I flipped through the stations on my radio tonight on my way home from teaching class. I unfortunately came across some "Intelligence For Your Life" with John Tesh. Is this wack-ass sissy boy ALWAYS on the radio?! Christ.. So he was offering morsels of advice to listeners about how to be responsible about spending. Thanks, John, I'll start from refraining purchasing any of your CD's....EVER. He advised people who tended to spend excessively to hold off on showing off when it comes to paying the bar tab or restaurant bill. He said it was better to spend on donating to a worthy cause. His exact words were, and I quote, "Sorry, guys! I can't pick up the tab tonight because I just gave money to stop genocide in Darfur." At which point his buddies will pummel his nut sack because Philanthropy Phil just drank a bottle of Cristal, 14 shots of Patron tequila, and two double orders of 150 year-old aged Scotch. Nice of you to be so generous BEFORE your Kiefer Sutherland drinking jag at the bar. Asshole lush.
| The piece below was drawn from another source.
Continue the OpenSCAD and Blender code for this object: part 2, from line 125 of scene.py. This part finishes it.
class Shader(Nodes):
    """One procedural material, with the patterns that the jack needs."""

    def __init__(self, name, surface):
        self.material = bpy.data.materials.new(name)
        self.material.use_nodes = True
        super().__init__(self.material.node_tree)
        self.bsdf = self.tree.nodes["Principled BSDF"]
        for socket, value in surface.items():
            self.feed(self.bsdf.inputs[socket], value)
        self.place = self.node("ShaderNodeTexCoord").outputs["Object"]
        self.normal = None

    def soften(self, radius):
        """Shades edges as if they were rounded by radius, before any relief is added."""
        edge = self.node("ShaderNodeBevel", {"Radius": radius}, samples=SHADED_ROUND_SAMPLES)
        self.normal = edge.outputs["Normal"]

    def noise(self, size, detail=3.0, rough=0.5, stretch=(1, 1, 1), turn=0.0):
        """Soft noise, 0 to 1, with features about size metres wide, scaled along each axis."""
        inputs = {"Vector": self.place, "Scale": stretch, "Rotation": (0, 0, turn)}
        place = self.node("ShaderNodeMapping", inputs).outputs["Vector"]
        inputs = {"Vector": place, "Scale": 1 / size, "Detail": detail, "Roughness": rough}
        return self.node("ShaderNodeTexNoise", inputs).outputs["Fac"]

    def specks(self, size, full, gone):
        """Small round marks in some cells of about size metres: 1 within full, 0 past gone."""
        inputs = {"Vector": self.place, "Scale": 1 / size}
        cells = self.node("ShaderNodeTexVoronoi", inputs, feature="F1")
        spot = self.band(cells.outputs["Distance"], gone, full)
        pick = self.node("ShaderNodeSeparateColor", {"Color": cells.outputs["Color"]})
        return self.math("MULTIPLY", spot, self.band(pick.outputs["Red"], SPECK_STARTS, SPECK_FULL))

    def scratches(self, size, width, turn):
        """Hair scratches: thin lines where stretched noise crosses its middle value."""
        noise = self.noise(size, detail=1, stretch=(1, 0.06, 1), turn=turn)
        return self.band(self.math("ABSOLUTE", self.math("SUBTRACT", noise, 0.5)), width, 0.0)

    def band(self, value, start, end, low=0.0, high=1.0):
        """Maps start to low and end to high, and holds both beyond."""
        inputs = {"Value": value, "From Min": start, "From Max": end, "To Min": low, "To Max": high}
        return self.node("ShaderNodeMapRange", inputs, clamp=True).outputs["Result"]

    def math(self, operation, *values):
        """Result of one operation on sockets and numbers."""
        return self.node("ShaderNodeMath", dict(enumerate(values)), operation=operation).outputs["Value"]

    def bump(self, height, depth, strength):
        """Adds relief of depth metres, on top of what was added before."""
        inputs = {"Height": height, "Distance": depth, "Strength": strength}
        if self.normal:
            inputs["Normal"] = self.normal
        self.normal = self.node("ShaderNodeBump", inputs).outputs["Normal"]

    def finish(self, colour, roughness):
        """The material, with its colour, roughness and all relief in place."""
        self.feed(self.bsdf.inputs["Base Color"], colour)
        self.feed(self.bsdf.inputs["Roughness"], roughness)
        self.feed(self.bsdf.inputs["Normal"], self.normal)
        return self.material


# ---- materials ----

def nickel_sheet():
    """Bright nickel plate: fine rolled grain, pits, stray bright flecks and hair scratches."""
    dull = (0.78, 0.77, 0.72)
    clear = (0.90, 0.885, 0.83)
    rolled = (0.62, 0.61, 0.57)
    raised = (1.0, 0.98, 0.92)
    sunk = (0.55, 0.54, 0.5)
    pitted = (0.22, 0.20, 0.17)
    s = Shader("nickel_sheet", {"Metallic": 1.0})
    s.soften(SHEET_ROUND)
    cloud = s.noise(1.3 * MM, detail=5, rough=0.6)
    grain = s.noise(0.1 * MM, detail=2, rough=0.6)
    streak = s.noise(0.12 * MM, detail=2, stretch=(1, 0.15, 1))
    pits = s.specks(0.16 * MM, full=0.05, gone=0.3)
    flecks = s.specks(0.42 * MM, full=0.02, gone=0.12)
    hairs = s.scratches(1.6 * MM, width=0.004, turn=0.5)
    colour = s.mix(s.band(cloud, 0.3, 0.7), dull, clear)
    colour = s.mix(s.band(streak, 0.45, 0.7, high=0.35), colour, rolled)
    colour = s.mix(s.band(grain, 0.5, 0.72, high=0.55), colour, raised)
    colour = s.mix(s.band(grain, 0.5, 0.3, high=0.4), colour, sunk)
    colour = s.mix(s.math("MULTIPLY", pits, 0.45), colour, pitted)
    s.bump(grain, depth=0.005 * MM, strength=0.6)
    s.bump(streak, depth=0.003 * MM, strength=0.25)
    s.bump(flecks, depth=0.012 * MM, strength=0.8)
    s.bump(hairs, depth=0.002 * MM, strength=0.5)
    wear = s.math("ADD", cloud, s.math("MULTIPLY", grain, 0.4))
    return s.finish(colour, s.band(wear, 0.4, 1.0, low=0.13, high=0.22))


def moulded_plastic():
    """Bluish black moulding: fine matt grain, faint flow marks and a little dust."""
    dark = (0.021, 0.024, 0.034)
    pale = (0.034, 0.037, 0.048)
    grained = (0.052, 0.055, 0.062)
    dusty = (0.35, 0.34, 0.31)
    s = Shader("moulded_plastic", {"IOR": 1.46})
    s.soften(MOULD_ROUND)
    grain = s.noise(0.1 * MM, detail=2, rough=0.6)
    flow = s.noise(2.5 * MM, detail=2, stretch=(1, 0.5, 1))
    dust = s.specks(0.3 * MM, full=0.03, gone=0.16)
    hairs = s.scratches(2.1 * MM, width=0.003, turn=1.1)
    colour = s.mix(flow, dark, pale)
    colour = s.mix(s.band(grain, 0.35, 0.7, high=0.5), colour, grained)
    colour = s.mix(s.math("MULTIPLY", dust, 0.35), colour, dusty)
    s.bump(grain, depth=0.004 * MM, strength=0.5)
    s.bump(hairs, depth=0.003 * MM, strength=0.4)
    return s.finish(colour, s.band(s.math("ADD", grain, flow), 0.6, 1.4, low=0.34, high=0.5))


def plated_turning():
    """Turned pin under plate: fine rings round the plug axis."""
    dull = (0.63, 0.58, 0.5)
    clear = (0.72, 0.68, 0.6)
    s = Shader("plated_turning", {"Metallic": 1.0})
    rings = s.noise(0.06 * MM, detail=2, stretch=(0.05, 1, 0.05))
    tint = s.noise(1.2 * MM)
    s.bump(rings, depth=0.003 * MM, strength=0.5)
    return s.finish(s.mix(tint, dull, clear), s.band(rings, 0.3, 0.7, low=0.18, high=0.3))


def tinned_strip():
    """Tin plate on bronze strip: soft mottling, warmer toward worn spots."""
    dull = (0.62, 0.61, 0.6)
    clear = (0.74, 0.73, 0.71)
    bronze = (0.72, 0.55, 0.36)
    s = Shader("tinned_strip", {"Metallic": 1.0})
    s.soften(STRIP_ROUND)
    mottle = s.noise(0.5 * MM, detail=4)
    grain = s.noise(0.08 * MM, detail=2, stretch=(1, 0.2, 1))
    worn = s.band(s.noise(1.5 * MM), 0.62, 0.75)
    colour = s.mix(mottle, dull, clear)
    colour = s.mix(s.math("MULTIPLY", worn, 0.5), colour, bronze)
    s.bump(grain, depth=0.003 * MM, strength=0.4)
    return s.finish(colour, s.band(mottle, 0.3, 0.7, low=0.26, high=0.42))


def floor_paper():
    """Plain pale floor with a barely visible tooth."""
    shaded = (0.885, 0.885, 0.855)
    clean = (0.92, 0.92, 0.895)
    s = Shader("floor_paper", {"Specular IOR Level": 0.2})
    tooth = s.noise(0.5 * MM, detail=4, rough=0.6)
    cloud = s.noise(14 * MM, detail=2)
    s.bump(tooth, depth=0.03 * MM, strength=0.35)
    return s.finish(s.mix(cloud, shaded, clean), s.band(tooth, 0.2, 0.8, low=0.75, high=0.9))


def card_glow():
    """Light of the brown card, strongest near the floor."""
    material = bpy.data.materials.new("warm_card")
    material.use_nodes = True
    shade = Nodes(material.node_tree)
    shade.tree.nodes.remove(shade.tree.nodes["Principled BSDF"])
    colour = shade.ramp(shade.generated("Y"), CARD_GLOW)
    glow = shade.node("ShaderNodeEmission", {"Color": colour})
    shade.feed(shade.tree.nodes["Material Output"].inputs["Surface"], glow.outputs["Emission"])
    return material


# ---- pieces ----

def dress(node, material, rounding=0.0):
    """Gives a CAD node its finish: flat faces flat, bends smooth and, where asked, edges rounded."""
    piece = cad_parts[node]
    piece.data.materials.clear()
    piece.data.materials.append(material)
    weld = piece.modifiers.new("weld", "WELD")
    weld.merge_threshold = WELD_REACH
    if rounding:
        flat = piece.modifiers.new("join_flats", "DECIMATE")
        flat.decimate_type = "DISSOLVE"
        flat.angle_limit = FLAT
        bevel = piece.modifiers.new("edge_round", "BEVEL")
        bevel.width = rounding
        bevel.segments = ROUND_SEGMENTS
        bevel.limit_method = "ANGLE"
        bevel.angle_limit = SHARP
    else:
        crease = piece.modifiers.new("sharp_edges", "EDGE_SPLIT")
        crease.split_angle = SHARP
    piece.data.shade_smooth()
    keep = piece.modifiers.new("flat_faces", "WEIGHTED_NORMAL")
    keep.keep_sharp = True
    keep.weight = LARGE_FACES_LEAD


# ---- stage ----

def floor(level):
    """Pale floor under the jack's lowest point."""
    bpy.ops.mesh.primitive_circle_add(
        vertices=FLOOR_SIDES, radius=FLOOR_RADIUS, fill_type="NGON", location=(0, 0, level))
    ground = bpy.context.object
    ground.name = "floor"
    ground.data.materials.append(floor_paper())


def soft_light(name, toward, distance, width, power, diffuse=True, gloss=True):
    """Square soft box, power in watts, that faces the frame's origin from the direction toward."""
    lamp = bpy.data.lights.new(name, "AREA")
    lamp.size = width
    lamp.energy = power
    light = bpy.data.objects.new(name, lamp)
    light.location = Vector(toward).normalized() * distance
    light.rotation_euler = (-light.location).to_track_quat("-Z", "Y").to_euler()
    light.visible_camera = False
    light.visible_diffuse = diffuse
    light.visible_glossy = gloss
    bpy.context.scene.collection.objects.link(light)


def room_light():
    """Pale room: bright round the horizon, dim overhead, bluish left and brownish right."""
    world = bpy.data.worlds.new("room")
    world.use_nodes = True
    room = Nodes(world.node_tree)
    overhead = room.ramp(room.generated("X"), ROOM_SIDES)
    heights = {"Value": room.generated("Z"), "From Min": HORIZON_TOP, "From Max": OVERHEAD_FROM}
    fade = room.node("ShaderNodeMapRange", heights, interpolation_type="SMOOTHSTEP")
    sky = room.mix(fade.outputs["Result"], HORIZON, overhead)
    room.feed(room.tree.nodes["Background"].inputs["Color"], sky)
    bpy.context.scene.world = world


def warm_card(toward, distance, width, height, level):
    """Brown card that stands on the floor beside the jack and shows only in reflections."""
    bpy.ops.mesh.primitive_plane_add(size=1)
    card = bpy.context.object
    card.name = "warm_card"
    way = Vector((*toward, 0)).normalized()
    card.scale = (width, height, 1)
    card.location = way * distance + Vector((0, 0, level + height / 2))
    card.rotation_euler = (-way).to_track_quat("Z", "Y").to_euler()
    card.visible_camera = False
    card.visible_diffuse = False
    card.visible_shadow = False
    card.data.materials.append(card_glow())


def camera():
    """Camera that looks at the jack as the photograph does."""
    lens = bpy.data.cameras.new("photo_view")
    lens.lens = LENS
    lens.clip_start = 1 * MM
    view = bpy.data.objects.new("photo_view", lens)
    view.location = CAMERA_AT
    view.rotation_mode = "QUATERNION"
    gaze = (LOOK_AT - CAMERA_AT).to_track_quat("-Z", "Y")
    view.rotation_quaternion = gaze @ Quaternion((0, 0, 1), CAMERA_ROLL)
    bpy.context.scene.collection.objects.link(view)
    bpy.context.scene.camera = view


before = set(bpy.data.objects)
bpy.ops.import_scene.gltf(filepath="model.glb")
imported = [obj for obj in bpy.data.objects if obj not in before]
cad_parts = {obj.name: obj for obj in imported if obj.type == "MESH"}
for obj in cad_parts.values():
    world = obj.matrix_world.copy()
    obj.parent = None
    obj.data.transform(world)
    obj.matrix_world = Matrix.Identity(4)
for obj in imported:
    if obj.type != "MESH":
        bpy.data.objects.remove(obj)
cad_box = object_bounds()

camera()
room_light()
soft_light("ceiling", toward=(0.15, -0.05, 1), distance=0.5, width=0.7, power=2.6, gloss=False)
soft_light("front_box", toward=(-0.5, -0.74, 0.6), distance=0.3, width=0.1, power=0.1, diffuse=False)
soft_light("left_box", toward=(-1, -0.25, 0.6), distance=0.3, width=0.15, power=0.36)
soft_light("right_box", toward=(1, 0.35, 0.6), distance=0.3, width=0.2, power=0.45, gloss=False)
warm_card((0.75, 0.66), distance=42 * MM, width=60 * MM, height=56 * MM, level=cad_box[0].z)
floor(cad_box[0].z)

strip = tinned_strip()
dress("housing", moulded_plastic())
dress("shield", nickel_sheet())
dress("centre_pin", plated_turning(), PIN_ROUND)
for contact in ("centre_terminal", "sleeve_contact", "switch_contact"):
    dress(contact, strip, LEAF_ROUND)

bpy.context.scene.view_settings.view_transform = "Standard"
Have you ever been out with someone who NEVER picks up the tab? Call it tyrannosaurus rex arms or being a tightwad fuckface, any way you cut it, you try to avoid having dinner anywhere other than White Castle with this douche wad. This person has to take a 25 minute shit right when the check comes. Or even accept a collect call from their dying third cousin in the Bahamas. It is equally annoying as shit when you are out with someone who is aware they are broke as a joke so they ask if they can split the side salad with you. Shouldn't you have made me aware you would be trying to pay with food stamps BEFORE we hit Charlie Trotter's restaurant, where our meal will conservatively cost $500? Please don't sit next to me, I'll catch up with you at the hostess stand on the way out. I hear you can eat all the mints you want that are in the jar by the toothpicks. Go to town, you broke-ass mother fucker.
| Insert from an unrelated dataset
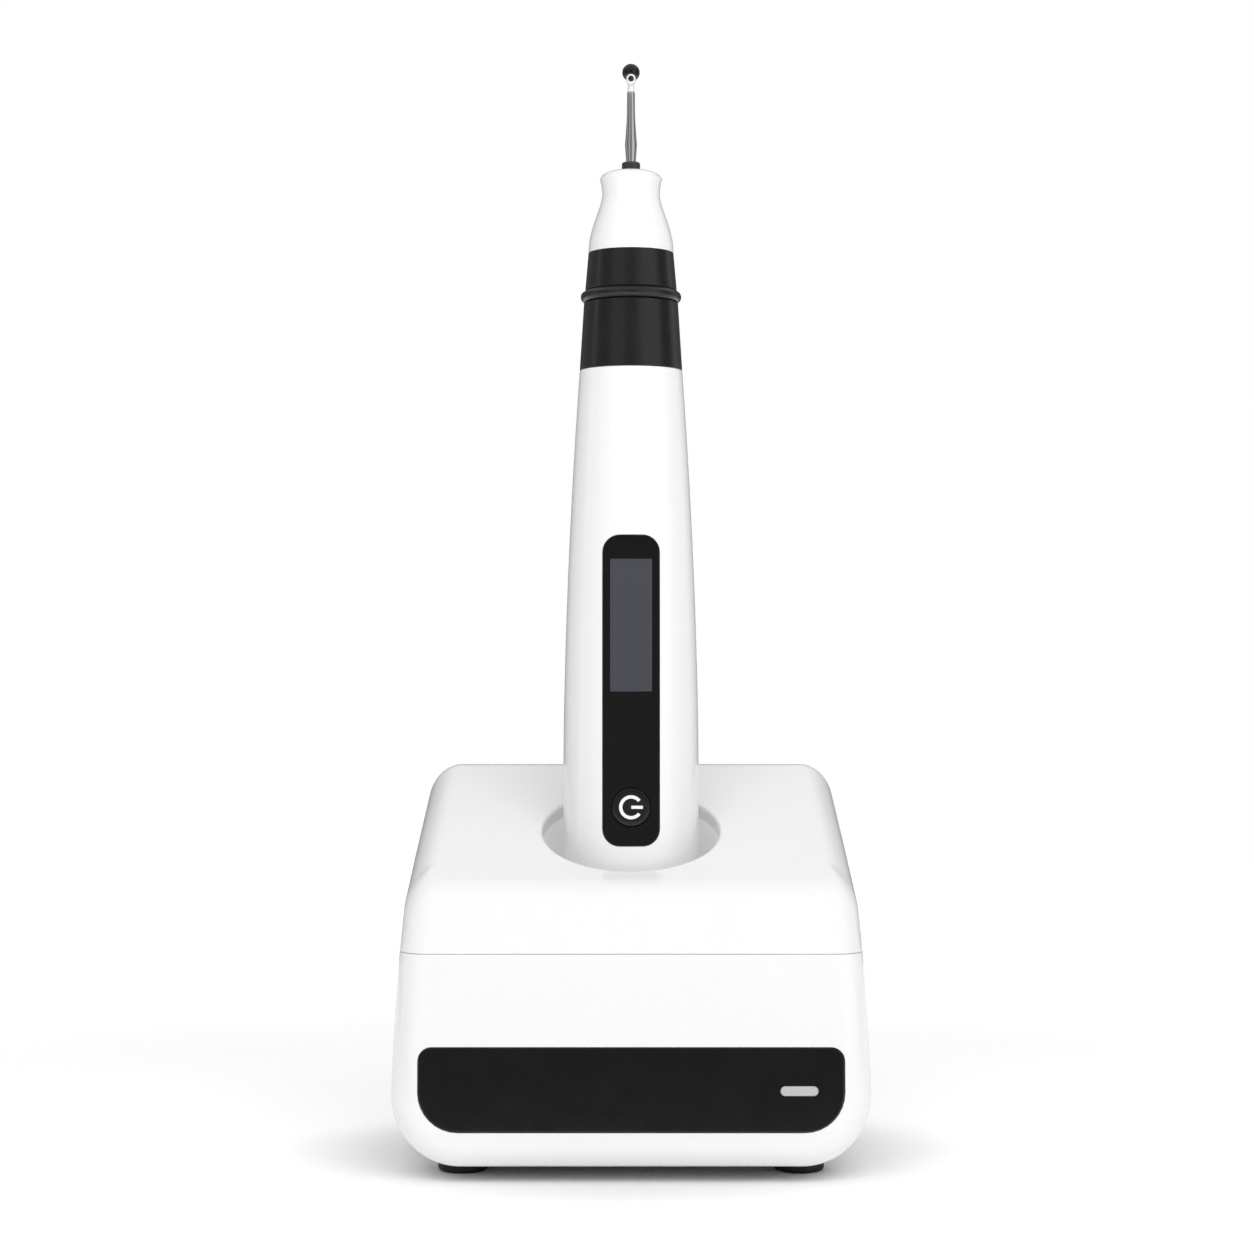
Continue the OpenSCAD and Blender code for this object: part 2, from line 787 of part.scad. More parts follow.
module socket_block() {
    color([0.2, 0.2, 0.2]) difference() {
        rod(4, 176, 190.9);
        rod(1.3, 180.8, 192);
    }
}

module socket_contacts() {
    color("gold") {
        tube(1.28, 1, 186.5, 189.5);
        tube(1.28, 0.62, 181, 184.2);
    }
}

module tip_leads() {
    color("firebrick") left_and_right(lead_x) translate([0, lead_y, 0]) rod(0.6, cell_z + cell_h + 4, 176);
}

// ---------- tip and its turning collar ----------

module collar_sleeve() {
    color("gray") lathe([
        [1, 191.1], [2.2, 191.1], [2.2, 191.8], [1.46, 191.8], [1.46, 197.4], [1, 197.4]]);
}

module tip_collar() {
    r = 1.83;
    bottom = nose_top_z + 0.12;
    color([0.25, 0.25, 0.25]) lathe([
        [1.48, bottom], [r, bottom], [r, collar_top_z - 0.35], [r - 0.1, collar_top_z - 0.1],
        [r - 0.35, collar_top_z], [1, collar_top_z], [1, 197.42], [1.48, 197.42]]);
}

// The plug below the shaft: it stands in the socket and stops a fit gap short of the shaft.
module tip_plug() {
    color("gray") lathe([
        [shaft_bore_r, plug_bottom_z], [shank_r, plug_bottom_z], [shank_r, plug_top_z],
        [shaft_bore_r, plug_top_z]]);
}

module tip_shaft() {
    bottom = plug_top_z + 0.02;
    color("gray") lathe([
        [shaft_bore_r, bottom], [shank_r, bottom], [1.2, 201.6], [0.84, 206.6], [0.78, shaft_top_z],
        [shaft_bore_r, shaft_top_z]]);
}

module tip_insulator() {
    color("white") tube(0.4, 0.22, 184.7, shaft_top_z);
}

module tip_wire() {
    color("peru") rod(0.2, 184.7, shaft_top_z);
}

module tip_contact() {
    color("gold") lathe([[0, 181.4], [0.3, 181.4], [0.57, 181.9], [0.57, 184.7], [0, 184.7]]);
}

module elbow_solid() {
    rod(0.65, shaft_top_z, elbow_z);
    translate([0, 0, elbow_z]) {
        sphere(r = 0.93);
        rotate([90, 0, 0]) cylinder(r = 0.93, h = 1.5);
    }
}

module tip_elbow() {
    color("silver") difference() {
        elbow_solid();
        translate([0, 0, elbow_z]) rotate([90, 0, 0]) translate([0, 0, 0.4]) cylinder(r = 0.52, h = 5);
    }
}

module plugger_nib() {
    color([0.2, 0.2, 0.2]) translate([0, 0, elbow_z]) rotate([90, 0, 0])
        lathe([[0, 0.4], [0.5, 0.4], [0.5, 1.55], [0.3, 1.75], [0, 1.8]]);
}

module color_bead() {
    color([0.06, 0.06, 0.06]) difference() {
        translate([0, 0.55, bead_z]) sphere(r = bead_r);
        elbow_solid();
    }
}

upper_cover();
lower_shell();
base_plate();
ballast_plate();
rubber_feet();
base_screws();
cover_screws();
front_strip();
light_pipe();
status_led();
charge_board();
board_chips();
board_screws();
well_cup();
pin_block();
charge_pins();
pin_springs();
power_inlet();
rear_cap();
rear_seal();
cap_screws();
charge_pads();
body_shell();
chassis();
battery_cell();
battery_tabs();
main_board();
main_board_chips();
main_board_screws();
display_module();
panel_lens();
power_switch();
power_button();
buzzer();
core_tube();
lower_band();
activation_ring();
upper_band();
ring_flex_board();
ring_switches();
nose_cone();
nose_bush();
socket_block();
socket_contacts();
tip_leads();
collar_sleeve();
tip_collar();
tip_plug();
tip_shaft();
tip_insulator();
tip_wire();
tip_contact();
tip_elbow();
plugger_nib();
color_bead();
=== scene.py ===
import math

import bmesh
import bpy
import numpy as np
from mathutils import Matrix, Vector


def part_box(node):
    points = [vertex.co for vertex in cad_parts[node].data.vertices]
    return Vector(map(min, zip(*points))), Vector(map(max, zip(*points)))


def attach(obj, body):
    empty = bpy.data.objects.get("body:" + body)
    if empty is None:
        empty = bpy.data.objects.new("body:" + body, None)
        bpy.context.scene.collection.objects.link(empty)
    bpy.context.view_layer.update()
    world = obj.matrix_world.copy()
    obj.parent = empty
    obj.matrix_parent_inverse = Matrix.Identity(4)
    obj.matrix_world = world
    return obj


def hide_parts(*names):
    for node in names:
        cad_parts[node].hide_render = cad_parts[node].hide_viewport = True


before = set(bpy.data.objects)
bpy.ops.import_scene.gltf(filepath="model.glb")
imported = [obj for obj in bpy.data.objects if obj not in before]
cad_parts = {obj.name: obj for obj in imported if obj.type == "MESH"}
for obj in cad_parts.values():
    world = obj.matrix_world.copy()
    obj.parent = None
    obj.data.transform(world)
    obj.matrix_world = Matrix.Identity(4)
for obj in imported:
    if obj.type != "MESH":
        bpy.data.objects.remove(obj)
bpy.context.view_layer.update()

# Lengths in this script are millimetres in the row's frame, and meshes are stored in metres.
MM = 0.001
SEGMENTS = 144


def box_mm(node):
    """Lowest and highest corner of a CAD node in millimetres."""
    low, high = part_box(node)
    return [c / MM for c in low], [c / MM for c in high]


# ---------- meshes ----------

def finish_mesh(obj, sharp=32):
    """Welds, points the faces outwards and shades smooth, apart from edges sharper than sharp degrees."""
    work = bmesh.new()
    work.from_mesh(obj.data)
    bmesh.ops.remove_doubles(work, verts=work.verts, dist=1e-7)
    bmesh.ops.dissolve_degenerate(work, edges=work.edges, dist=1e-7)
    bmesh.ops.recalc_face_normals(work, faces=work.faces)
    work.to_mesh(obj.data)
    work.free()
    obj.data.shade_smooth()
    obj.data.set_sharp_from_angle(angle=math.radians(sharp))
    return obj


def new_object(name, points, faces):
    mesh = bpy.data.meshes.new(name)
    mesh.from_pydata([tuple(float(c) * MM for c in p) for p in points], [], faces)
    obj = bpy.data.objects.new(name, mesh)
    bpy.context.scene.collection.objects.link(obj)
    return finish_mesh(obj)


def keep_flats_flat(obj):
    """Lets large faces set the shading, so that flat faces stay flat beside their rounded edges."""
    step = obj.modifiers.new("weighted_normals", "WEIGHTED_NORMAL")
    step.keep_sharp = True
    step.weight = 50
    return obj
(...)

I am not saying you can't treat your friends once in awhile. Lord knows there was a time when eating luxuriously (read: something other than an order of Biggie Fries from Wendy's for lunch..) never occurred to me. I enjoy a good meal, maybe not as pretentious as you would think. If the maitre'd looks you up and down and wonders if your Gucci purse is real (it's not), if your shoes are Yves St. Laurent (real but old as hell), your hair is naturally highlighted (get fucking real), and if your boobs are real (fake as my highlights), I have no time for that bullshit. Give me a decent menu, moderately priced wine and drink list, no place settings with more utensils than a surgeon getting ready to give Star Jones a tummy tuck, and a nice person to talk to and I'm a happy bitch. I've had amazing food at hole in the wall quirky places and crap on a plate at some over-priced eateries. Don't judge a book by its cover. Unless the book has John Tesh on the cover and he's there signing copies. Tell him you donated your extra money to support the sweat shops in Bangkok that produce your fake purse addiction. Hey, at least you're not spending it on REAL bags. At least THAT'S financially responsible. And that's MY Intelligence for Your life..
1 comment:
How about how we both picked up the tabs all senior year long at MSU, plunging us in to credit card hell-did Shane ever bother to make an effort????